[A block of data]
'''

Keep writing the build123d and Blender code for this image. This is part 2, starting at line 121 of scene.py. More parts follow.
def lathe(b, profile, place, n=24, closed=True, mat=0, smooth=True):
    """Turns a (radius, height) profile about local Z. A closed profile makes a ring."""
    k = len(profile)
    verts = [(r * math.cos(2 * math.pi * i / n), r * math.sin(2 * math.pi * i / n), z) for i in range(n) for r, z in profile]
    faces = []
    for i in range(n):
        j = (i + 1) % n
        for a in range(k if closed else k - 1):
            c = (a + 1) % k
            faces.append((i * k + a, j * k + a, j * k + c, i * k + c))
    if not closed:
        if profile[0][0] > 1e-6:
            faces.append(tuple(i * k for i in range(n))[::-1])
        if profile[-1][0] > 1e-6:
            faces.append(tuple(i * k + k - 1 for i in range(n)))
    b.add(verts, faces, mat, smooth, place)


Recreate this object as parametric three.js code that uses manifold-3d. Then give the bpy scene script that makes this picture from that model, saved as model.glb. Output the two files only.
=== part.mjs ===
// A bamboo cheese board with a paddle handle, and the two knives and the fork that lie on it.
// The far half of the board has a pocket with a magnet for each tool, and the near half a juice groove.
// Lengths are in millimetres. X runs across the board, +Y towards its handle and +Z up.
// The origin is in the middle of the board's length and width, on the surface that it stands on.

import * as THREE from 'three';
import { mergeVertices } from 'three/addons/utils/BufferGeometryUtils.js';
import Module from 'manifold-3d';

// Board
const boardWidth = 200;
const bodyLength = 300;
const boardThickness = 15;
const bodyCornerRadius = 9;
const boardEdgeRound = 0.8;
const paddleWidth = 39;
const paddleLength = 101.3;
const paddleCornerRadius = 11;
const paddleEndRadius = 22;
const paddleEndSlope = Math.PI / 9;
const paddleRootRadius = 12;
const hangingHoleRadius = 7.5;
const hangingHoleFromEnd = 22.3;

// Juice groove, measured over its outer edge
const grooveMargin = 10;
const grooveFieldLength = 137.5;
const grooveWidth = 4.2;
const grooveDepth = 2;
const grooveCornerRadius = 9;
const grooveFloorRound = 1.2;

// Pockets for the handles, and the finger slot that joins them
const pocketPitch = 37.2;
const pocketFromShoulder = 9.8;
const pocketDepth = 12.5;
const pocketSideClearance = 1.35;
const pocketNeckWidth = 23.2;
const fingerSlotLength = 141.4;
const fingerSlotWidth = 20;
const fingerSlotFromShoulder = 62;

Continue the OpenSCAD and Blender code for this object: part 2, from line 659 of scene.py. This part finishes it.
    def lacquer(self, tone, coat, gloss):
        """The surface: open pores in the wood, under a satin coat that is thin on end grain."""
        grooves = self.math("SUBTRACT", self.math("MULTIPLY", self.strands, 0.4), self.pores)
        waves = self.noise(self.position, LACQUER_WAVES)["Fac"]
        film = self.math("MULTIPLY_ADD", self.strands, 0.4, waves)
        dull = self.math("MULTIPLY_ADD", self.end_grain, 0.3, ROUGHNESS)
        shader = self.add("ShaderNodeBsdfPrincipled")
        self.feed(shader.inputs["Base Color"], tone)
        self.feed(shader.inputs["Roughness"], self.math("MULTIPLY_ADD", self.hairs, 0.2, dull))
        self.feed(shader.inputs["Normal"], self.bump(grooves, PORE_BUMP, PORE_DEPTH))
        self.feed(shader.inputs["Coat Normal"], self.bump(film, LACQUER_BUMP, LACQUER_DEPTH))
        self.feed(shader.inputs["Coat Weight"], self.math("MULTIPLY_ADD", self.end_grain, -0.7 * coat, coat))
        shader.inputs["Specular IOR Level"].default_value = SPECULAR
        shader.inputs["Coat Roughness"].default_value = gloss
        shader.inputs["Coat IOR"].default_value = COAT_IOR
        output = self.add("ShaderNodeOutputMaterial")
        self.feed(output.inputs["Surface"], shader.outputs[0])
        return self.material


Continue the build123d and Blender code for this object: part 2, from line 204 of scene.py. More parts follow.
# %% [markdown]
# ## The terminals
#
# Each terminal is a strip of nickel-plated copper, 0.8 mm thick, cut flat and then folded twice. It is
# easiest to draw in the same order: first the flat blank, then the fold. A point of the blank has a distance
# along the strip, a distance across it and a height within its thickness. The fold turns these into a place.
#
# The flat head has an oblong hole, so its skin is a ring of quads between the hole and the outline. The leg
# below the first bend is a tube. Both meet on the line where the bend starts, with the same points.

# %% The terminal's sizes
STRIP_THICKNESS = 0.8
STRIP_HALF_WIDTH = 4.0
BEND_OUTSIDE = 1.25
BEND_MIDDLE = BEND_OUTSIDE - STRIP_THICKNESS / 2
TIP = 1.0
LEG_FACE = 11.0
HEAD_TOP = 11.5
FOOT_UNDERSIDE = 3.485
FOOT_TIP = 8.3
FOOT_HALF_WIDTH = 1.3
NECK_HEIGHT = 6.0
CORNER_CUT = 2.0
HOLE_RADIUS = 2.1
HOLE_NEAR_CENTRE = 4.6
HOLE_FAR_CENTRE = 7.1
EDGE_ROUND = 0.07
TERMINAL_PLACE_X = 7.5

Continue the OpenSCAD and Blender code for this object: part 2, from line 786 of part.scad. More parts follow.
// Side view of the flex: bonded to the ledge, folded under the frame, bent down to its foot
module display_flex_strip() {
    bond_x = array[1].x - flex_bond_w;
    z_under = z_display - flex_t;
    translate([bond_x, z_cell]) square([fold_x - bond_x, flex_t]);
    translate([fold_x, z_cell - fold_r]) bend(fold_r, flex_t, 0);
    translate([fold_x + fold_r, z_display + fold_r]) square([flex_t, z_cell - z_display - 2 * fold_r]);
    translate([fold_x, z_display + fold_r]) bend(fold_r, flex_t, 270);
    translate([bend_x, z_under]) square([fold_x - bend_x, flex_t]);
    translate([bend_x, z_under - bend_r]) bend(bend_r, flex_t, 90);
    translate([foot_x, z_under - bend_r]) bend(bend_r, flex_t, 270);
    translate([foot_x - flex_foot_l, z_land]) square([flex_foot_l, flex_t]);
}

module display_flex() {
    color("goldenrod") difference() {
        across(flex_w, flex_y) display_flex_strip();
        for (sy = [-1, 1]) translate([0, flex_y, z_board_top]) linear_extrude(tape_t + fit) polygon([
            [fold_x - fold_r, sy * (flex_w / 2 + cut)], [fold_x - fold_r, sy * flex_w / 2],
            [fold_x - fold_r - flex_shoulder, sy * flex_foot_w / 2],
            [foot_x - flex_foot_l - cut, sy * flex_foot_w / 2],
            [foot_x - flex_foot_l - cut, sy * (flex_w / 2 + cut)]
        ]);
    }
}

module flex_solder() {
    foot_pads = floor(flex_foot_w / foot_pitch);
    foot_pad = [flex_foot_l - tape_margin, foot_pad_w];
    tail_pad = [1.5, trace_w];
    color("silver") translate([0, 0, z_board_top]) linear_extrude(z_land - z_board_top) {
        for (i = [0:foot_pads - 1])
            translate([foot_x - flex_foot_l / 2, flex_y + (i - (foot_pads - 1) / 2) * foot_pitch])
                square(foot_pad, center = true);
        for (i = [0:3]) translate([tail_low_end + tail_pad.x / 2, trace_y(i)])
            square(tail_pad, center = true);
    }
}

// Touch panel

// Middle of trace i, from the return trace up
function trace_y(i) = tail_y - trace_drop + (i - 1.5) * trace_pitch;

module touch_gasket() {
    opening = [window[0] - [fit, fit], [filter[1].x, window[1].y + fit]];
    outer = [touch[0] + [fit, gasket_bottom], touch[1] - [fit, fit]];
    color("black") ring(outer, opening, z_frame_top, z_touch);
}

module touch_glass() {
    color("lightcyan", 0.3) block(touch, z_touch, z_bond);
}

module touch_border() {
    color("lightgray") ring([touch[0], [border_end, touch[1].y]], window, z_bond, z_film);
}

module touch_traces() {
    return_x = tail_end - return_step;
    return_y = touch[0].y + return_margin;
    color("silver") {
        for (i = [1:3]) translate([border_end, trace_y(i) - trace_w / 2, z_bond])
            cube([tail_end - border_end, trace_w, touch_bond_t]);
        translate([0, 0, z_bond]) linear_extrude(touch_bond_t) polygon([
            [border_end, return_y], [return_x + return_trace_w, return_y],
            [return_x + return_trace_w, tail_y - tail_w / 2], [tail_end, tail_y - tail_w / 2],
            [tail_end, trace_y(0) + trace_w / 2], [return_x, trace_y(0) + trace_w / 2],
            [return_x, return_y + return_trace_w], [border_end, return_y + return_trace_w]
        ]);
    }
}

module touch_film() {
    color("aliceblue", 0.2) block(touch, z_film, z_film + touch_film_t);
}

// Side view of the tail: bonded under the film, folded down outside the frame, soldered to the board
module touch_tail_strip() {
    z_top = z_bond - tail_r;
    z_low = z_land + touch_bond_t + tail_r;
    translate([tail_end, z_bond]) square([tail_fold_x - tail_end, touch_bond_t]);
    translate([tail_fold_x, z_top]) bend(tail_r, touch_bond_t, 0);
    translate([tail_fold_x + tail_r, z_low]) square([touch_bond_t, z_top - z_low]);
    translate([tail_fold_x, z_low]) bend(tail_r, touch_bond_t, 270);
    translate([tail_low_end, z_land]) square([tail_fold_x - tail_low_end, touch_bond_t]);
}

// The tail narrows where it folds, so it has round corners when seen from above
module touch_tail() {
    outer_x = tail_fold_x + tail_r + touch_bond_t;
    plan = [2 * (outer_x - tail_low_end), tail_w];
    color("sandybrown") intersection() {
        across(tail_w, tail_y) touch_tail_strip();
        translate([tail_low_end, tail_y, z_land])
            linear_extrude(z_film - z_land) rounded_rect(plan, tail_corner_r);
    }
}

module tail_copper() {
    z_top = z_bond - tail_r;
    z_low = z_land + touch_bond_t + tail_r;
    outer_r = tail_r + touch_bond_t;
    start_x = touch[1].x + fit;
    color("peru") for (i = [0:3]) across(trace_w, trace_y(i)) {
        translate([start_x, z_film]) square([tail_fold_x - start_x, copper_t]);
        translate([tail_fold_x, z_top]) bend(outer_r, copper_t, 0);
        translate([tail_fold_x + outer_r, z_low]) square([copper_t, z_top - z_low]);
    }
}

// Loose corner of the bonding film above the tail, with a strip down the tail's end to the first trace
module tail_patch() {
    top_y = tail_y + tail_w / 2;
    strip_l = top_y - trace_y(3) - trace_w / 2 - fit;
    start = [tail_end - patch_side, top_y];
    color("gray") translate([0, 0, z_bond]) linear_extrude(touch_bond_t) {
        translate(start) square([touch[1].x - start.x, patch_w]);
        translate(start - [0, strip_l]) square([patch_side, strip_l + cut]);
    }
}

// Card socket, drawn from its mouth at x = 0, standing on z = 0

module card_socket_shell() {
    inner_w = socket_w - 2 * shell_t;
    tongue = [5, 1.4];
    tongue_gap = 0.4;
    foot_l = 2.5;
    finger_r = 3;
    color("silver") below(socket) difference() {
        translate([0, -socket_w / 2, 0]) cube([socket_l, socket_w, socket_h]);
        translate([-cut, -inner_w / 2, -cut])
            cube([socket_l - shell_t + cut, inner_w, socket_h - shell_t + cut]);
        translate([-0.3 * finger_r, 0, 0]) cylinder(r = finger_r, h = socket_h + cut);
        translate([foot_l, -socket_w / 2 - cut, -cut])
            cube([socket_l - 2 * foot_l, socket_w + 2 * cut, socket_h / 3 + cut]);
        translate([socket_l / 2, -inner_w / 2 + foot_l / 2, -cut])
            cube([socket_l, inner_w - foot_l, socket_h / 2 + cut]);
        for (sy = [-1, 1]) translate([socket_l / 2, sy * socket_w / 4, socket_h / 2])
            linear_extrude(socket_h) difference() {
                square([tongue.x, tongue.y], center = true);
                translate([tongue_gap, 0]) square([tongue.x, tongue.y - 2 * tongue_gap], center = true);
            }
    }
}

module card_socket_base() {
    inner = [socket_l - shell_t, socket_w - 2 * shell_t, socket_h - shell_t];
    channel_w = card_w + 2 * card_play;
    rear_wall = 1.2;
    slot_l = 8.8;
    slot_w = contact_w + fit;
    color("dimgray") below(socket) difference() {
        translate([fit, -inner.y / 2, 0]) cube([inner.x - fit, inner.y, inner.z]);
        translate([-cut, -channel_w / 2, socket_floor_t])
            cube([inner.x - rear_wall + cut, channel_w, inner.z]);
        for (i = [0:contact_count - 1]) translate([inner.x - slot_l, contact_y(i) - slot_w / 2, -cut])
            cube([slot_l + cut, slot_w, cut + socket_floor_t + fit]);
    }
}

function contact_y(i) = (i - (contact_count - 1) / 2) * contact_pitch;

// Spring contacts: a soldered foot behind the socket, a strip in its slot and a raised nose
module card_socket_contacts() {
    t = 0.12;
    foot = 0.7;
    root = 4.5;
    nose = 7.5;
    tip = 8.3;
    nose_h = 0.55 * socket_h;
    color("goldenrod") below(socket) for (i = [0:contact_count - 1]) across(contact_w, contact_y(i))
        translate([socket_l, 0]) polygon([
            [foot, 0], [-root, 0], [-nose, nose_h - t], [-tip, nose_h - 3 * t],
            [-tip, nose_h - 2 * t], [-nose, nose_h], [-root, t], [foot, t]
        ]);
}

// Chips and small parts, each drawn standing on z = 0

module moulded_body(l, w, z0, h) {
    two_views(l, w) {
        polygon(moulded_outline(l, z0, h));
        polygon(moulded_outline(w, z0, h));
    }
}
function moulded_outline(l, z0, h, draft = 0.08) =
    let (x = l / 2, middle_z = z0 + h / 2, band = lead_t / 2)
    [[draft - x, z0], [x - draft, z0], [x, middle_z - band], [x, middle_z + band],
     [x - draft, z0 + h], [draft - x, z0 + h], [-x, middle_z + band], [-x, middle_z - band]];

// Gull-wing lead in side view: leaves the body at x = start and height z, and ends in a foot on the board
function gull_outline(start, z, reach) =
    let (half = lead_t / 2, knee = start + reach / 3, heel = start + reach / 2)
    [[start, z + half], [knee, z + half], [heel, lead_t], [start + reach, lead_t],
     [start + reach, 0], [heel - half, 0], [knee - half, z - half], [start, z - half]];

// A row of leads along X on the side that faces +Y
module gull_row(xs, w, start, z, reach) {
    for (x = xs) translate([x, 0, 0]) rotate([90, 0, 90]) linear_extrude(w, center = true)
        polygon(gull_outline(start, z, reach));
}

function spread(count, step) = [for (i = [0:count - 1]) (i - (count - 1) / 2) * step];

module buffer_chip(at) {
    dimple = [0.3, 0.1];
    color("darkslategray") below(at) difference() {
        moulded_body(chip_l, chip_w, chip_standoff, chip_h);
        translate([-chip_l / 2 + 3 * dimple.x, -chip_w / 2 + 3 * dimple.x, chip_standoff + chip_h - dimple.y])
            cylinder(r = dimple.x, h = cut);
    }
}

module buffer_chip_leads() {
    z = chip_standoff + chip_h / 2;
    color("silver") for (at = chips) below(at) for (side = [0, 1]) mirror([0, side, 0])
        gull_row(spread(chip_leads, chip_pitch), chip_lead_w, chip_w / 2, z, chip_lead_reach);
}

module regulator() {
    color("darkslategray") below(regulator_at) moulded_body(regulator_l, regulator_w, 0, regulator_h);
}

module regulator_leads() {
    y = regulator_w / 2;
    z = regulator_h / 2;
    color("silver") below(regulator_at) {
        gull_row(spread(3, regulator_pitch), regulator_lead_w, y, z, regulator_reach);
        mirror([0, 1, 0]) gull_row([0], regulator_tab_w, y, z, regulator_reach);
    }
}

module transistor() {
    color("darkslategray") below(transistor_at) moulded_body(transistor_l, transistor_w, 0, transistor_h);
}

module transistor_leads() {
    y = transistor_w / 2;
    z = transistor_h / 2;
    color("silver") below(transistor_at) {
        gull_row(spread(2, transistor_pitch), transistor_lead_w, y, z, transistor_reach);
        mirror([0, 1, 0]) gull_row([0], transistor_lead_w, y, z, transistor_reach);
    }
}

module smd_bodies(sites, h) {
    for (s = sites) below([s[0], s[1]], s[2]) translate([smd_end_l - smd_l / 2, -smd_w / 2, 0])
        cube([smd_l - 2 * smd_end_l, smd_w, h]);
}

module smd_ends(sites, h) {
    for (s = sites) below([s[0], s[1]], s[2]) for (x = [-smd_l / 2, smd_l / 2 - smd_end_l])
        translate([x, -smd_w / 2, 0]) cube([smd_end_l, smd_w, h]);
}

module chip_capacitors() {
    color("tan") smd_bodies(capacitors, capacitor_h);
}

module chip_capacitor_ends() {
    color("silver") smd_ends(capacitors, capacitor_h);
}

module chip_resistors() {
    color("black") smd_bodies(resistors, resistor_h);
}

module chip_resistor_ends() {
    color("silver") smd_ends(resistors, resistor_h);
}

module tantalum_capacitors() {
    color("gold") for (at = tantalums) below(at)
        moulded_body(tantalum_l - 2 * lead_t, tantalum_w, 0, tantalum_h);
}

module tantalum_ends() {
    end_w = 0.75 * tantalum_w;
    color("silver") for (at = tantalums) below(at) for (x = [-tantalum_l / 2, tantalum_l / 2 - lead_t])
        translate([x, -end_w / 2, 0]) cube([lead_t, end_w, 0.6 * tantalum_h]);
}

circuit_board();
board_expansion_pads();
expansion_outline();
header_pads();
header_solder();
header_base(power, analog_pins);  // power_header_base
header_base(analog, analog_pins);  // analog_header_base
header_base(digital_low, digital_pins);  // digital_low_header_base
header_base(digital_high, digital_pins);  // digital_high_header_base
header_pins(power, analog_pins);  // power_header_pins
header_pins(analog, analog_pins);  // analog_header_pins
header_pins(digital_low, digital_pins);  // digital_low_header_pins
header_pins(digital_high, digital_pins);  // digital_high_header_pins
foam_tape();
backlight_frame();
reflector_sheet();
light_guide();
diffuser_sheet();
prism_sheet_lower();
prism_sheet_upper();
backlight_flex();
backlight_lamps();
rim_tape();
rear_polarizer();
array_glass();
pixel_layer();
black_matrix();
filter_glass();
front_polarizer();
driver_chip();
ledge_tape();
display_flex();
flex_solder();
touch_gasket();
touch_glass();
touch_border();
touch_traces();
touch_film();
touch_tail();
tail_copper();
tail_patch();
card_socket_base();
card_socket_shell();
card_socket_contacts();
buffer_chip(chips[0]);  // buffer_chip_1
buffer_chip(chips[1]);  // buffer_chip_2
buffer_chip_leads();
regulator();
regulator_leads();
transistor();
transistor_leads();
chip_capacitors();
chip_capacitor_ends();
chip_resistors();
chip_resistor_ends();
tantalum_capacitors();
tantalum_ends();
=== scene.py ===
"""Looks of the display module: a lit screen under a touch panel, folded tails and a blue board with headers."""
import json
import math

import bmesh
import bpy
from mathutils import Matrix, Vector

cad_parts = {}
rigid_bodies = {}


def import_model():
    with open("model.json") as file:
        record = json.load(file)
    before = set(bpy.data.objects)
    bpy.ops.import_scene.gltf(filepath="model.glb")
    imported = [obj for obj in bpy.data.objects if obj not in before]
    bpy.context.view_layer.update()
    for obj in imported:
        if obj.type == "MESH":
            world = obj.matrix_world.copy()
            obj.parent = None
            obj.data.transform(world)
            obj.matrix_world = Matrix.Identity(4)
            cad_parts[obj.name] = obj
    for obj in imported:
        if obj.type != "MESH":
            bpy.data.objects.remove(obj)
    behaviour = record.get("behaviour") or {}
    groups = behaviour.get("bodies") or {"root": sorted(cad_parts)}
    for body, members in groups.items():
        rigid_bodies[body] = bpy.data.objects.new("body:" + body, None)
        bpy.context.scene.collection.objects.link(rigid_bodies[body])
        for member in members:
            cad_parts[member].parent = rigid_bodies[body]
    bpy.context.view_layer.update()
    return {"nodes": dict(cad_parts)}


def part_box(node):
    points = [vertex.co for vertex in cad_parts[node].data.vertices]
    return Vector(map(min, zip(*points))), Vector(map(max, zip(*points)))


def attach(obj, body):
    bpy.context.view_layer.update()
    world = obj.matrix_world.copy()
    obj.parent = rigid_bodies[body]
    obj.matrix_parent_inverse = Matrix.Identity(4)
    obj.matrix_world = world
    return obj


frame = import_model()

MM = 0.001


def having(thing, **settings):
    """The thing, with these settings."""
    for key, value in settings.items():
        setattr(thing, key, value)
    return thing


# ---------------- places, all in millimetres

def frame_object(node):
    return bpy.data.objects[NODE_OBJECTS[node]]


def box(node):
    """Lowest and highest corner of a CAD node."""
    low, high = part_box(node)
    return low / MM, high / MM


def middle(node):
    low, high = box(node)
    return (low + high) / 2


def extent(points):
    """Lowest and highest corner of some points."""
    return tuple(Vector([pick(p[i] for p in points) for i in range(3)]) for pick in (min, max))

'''

Give again the lines from the one with "circuit_board();" to the one with "bpy.data.objects.remove(obj)", both lines included, exactly and with no other line.

circuit_board();
board_expansion_pads();
expansion_outline();
header_pads();
header_solder();
header_base(power, analog_pins);  // power_header_base
header_base(analog, analog_pins);  // analog_header_base
header_base(digital_low, digital_pins);  // digital_low_header_base
header_base(digital_high, digital_pins);  // digital_high_header_base
header_pins(power, analog_pins);  // power_header_pins
header_pins(analog, analog_pins);  // analog_header_pins
header_pins(digital_low, digital_pins);  // digital_low_header_pins
header_pins(digital_high, digital_pins);  // digital_high_header_pins
foam_tape();
backlight_frame();
reflector_sheet();
light_guide();
diffuser_sheet();
prism_sheet_lower();
prism_sheet_upper();
backlight_flex();
backlight_lamps();
rim_tape();
rear_polarizer();
array_glass();
pixel_layer();
black_matrix();
filter_glass();
front_polarizer();
driver_chip();
ledge_tape();
display_flex();
flex_solder();
touch_gasket();
touch_glass();
touch_border();
touch_traces();
touch_film();
touch_tail();
tail_copper();
tail_patch();
card_socket_base();
card_socket_shell();
card_socket_contacts();
buffer_chip(chips[0]);  // buffer_chip_1
buffer_chip(chips[1]);  // buffer_chip_2
buffer_chip_leads();
regulator();
regulator_leads();
transistor();
transistor_leads();
chip_capacitors();
chip_capacitor_ends();
chip_resistors();
chip_resistor_ends();
tantalum_capacitors();
tantalum_ends();
=== scene.py ===
"""Looks of the display module: a lit screen under a touch panel, folded tails and a blue board with headers."""
import json
import math

import bmesh
import bpy
from mathutils import Matrix, Vector

cad_parts = {}
rigid_bodies = {}


def import_model():
    with open("model.json") as file:
        record = json.load(file)
    before = set(bpy.data.objects)
    bpy.ops.import_scene.gltf(filepath="model.glb")
    imported = [obj for obj in bpy.data.objects if obj not in before]
    bpy.context.view_layer.update()
    for obj in imported:
        if obj.type == "MESH":
            world = obj.matrix_world.copy()
            obj.parent = None
            obj.data.transform(world)
            obj.matrix_world = Matrix.Identity(4)
            cad_parts[obj.name] = obj
    for obj in imported:
        if obj.type != "MESH":
            bpy.data.objects.remove(obj)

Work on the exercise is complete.